6. You'll forget ... that the news is just another Wall Street 'Terminator'
Fewer newspapers, fewer reporters and "more blogspit" means "everything will only get worse" with the news, says Bing. "At the height of our troubles, the food chain [still] goes from security analyst and quote monkey straight to the wires and blogs and directly to you. And you read it and think whatever occupies your brain pan for the most recent five minutes." Then five minutes later, another relentless data dump of Wall Street's mind-numbing propaganda is crammed into our overloaded brains. We either forget, or go mad.

7. You'll forget ... your anger, and you'll let them get away with it
The subtitle of Bing's "What Would Machiavelli Do" -- The End Justifies the Meanness -- reflects the viciousness in today's public dialogue: Anger drives people to rebel, to join a revolution, the resistance, take responsibility, fight back. Instead, we'll wimp out, forget.

8. You'll forget ... nothing lasts forever (except Wall Street's hype)
Nothing? Remember the 2004 election when Reaganomics was hot? When Rove talked of a "permanent GOP majority?" Later when Bush had "a lot of political capital and planned to spend it?" When the Dow roared above 14,000? Obama's riding high now.
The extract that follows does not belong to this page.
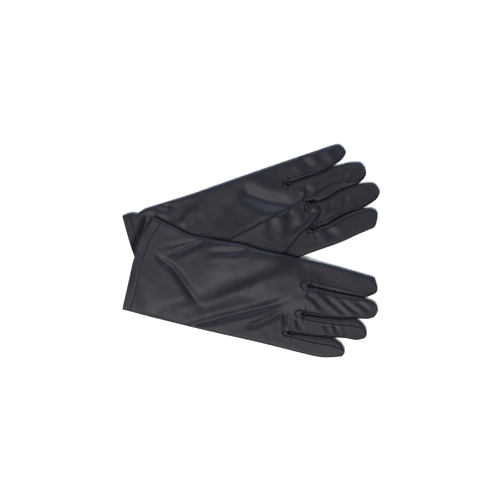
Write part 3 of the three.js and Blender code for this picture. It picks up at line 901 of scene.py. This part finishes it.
def stitchRow(name, glove, path, up, sunk):  # short stitches of thread lying along a path, as one piece
    look = threadSize
    path = np.array(path, float)
    run = np.concatenate([[0], np.cumsum(np.linalg.norm(np.diff(path, axis=0), axis=1))])
    verts, polys = [], []
    sides = look["sides"]
    radius = look["thick"] / 2
    for start in np.arange(0.4, run[-1] - look["stitch"], look["every"]):
        ring = []
        for share, swell, drop in stitchShape:
            at = start + share * look["stitch"]
            here = np.array([np.interp(at, run, path[:, k]) for k in range(3)])
            ahead = np.array([np.interp(at + 0.2, run, path[:, k]) for k in range(3)])
            behind = np.array([np.interp(at - 0.2, run, path[:, k]) for k in range(3)])
            axis = (ahead - behind) / max(np.linalg.norm(ahead - behind), 1e-9)
            out = np.array(up, float)
            out -= axis * (out @ axis)
            out /= np.linalg.norm(out)
            wide = np.cross(axis, out)
            middle = here + out * (radius * (1 - sunk) - drop)
            for k in range(sides):
                turn = 2 * math.pi * k / sides
                ring.append(middle + radius * swell * (math.cos(turn) * wide + math.sin(turn) * out))
        first = len(verts)
        verts += ring
        for r in range(4):
            for k in range(sides):
                a, b = first + r * sides + k, first + r * sides + (k + 1) % sides
                polys.append([a, b, b + sides, a + sides])
        polys.append([first + k for k in reversed(range(sides))])
        polys.append([first + 4 * sides + k for k in range(sides)])
    verts = np.array(verts)
    table = np.column_stack([toTable(glove, verts[:, :2]), verts[:, 2]]) * mm
    if glove["mirror"]:
        polys = [ring[::-1] for ring in polys]
    mesh = bpy.data.meshes.new(name)
    mesh.from_pydata(table.tolist(), [], polys)
    mesh.polygons.foreach_set("use_smooth", [True] * len(mesh.polygons))
    mesh.materials.append(sewingThread)
    obj = bpy.data.objects.new(name, mesh)
    bpy.context.scene.collection.objects.link(obj)
    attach(obj, f"{glove['side']}_hand")
    return obj


def sewGlove(glove):  # the rows of stitches of the hems, the side seam and the thumb seam
    side, lanes = glove["side"], glove["lanes"]
    hemRow = hemLook["lastRow"]
    for layer, up in (("palm", (0, 0, 1)), ("back", (0, 0, -1))):
        runs = [np.column_stack([lane["xy"][hemRow, ::-1], lane[layer][hemRow, ::-1]]) for lane in lanes]
        runs[0], runs[3] = runs[0][3:], runs[3][:-3]     # the row stops short of both edges
        sunk = 0.2 if layer == "palm" else 1.4
        row = stitchRow(pieceName(side, f"{layer}_hem_stitching"), glove, np.vstack(runs), up, sunk)
        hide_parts(f"{side}_{layer}_hem_stitching")
    lane = lanes[3]
    rows = (lane["x"] > 10) & (lane["x"] < 146)
    path = np.column_stack([lane["xy"][rows, 0], (lane["palm"][rows, 0] + lane["back"][rows, 0]) / 2])
    row = stitchRow(pieceName(side, "side_seam"), glove, path, (0, -1, 0), 1.5)
    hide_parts(f"{side}_side_seam")
    lane = lanes[0]
    rows = (lane["x"] > 52) & (lane["x"] < 112)
    path = np.column_stack([lane["xy"][rows, -1], (lane["palm"][rows, -1] + lane["back"][rows, -1]) / 2])
    row = stitchRow(pieceName(side, "thumb_seam"), glove, path, (0, 1, 0), 1.5)
    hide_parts(f"{side}_thumb_seam")
    print(side, "glove sewn")


for glove in (rightGlove, leftGlove):
    placeGlove(glove)


draping = {"underThumb": (1.3, 3), "overRight": (3, 6), "overThumb": (3, 9)}     # mm bridged, and mm settled


def onTable(xy):
    return np.zeros(len(xy))


dressGlove(rightGlove, onTable)
rightPts = rightGlove["surface"][0]
rightTop = np.column_stack([toTable(rightGlove, rightPts[:, :2]), rightPts[:, 2]])
palmTop = HeightMap(1.2)
palmTop.add(rightTop)
underThumb = drapedOn(palmTop, *draping["underThumb"])
thumbTop = dressThumb(rightGlove, lambda xy: underThumb.at(toTable(rightGlove, xy)))
sewGlove(rightGlove)

heap = HeightMap()
heap.add(rightTop)
heap.add(thumbTop)
heap.disc(2, np.maximum)
overRight = drapedOn(heap, *draping["overRight"])
thumbTop = dressThumb(leftGlove, lambda xy: overRight.at(toTable(leftGlove, xy)))
heap.z = overRight.z.copy()
thumbHeap = HeightMap()
thumbHeap.add(thumbTop)
thumbHeap.disc(2, np.maximum)
heap.z = np.maximum(heap.z, thumbHeap.z)
overThumb = drapedOn(heap, *draping["overThumb"])
dressGlove(leftGlove, lambda xy: overThumb.at(toTable(leftGlove, xy)))
sewGlove(leftGlove)

skyLook = {"colour": (0.78, 0.88, 1.0), "strength": 0.36}
tableLook = {"size": 3.0, "below": 0.0002, "colour": (0.95, 0.95, 0.95)}
lights = {
    "window": {"place": (-0.42, -0.9, 1.7), "size": 1.1, "power": 60, "colour": (1.0, 0.955, 0.92)},
    "room": {"place": (0.2, 1.7, 0.75), "size": 1.1, "power": 34, "colour": (0.70, 0.82, 1.0)},
}
half, low = tableLook["size"] / 2, -tableLook["below"]
tableMesh = bpy.data.meshes.new("table")
corners = [(-half, -half, low), (half, -half, low), (half, half, low), (-half, half, low)]
tableMesh.from_pydata(corners, [], [(0, 1, 2, 3)])
table = bpy.data.objects.new("table", tableMesh)
bpy.context.scene.collection.objects.link(table)
paper = bpy.data.materials.new("paper")
paper.use_nodes = True
paperShader = paper.node_tree.nodes["Principled BSDF"]
paperShader.inputs["Base Color"].default_value = (*tableLook["colour"], 1)
paperShader.inputs["Roughness"].default_value = 0.9
paperShader.inputs["Specular IOR Level"].default_value = 0.1
table.data.materials.append(paper)
for name, light in lights.items():
    data = bpy.data.lights.new(name, "AREA")
    data.shape = "DISK"
    data.size = light["size"]
    data.energy = light["power"]
    data.color = light["colour"]
    lamp = bpy.data.objects.new(name, data)
    lamp.location = light["place"]
    lamp.rotation_euler = (Vector((0, 0, 0)) - Vector(light["place"])).to_track_quat("-Z", "Y").to_euler()
    bpy.context.scene.collection.objects.link(lamp)
world = bpy.data.worlds.new("room")
bpy.context.scene.world = world
world.use_nodes = True
sky = world.node_tree.nodes["Background"]
sky.inputs["Color"].default_value = (*skyLook["colour"], 1)
sky.inputs["Strength"].default_value = skyLook["strength"]
bpy.context.scene.view_settings.view_transform = "Standard"
print("table and lights ready")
Beware, Bing says: Nothing lasts, "not good times and not bad times either." Nothing.

9. You'll forget ... what's really important as soon as the bull roars
There more to life than stocks, the economy, your career and a retirement portfolio. And no matter what, Bing says, you'll eat breakfast today. Just don't forget it tastes better with loved ones. They will always help you forget everything else, if you haven't already.

10. You'll forget ... you can fight back, but the will is gone
Bing ends gently: "We just forgot all this stuff. Stuff? What stuff?" ... fade to black.

As investors forget the pain of the past couple years, our silence alone will crush the Main Street Resistance. At the peak of the dot-com insanity, on March 20, 2000, I posted a column: "Next Crash, sorry, you'll never hear it coming." Investors were deaf: Then again on March 24, 2004 we warned a second time. Same title. But Wall Street was deaf, let their disaster fester, adding fuel for the catastrophic credit meltdown in 2007.

Warning: A third disaster is festering. The worst is yet to come. Yale's Robert Shiller says: "We recently lived through two epidemics of excessive financial optimism. I believe we are close to a third episode, only this one will spread irrational pessimism and distrust -- not exuberance. If that happens, our economic problems will become much worse than they need to be, and our social problems will multiply."

Bing's "Lessons We'll Forget," is a perfect explanation of the coming third episode. And we have no will to fight back. The Great Depression 2 coming in 2011 is our destiny because 95 million investors are forgetting the lessons of prior "episodes" ... and will do nothing.

Now relax and listen to this soft peaceful hypnotic voice: "Yes, relax as I count backwards from 10 to 1. When we reach 1 you will wake up refreshed, optimistic. You will forget all the bad warnings from Bing, Shiller and Farrell about past and future disasters. Just stay in the eternally blissful 'Now.' Once awake, you will only remember this one fact: 'Wall Street is a trusted friend'... you won't forget that now ... will you?"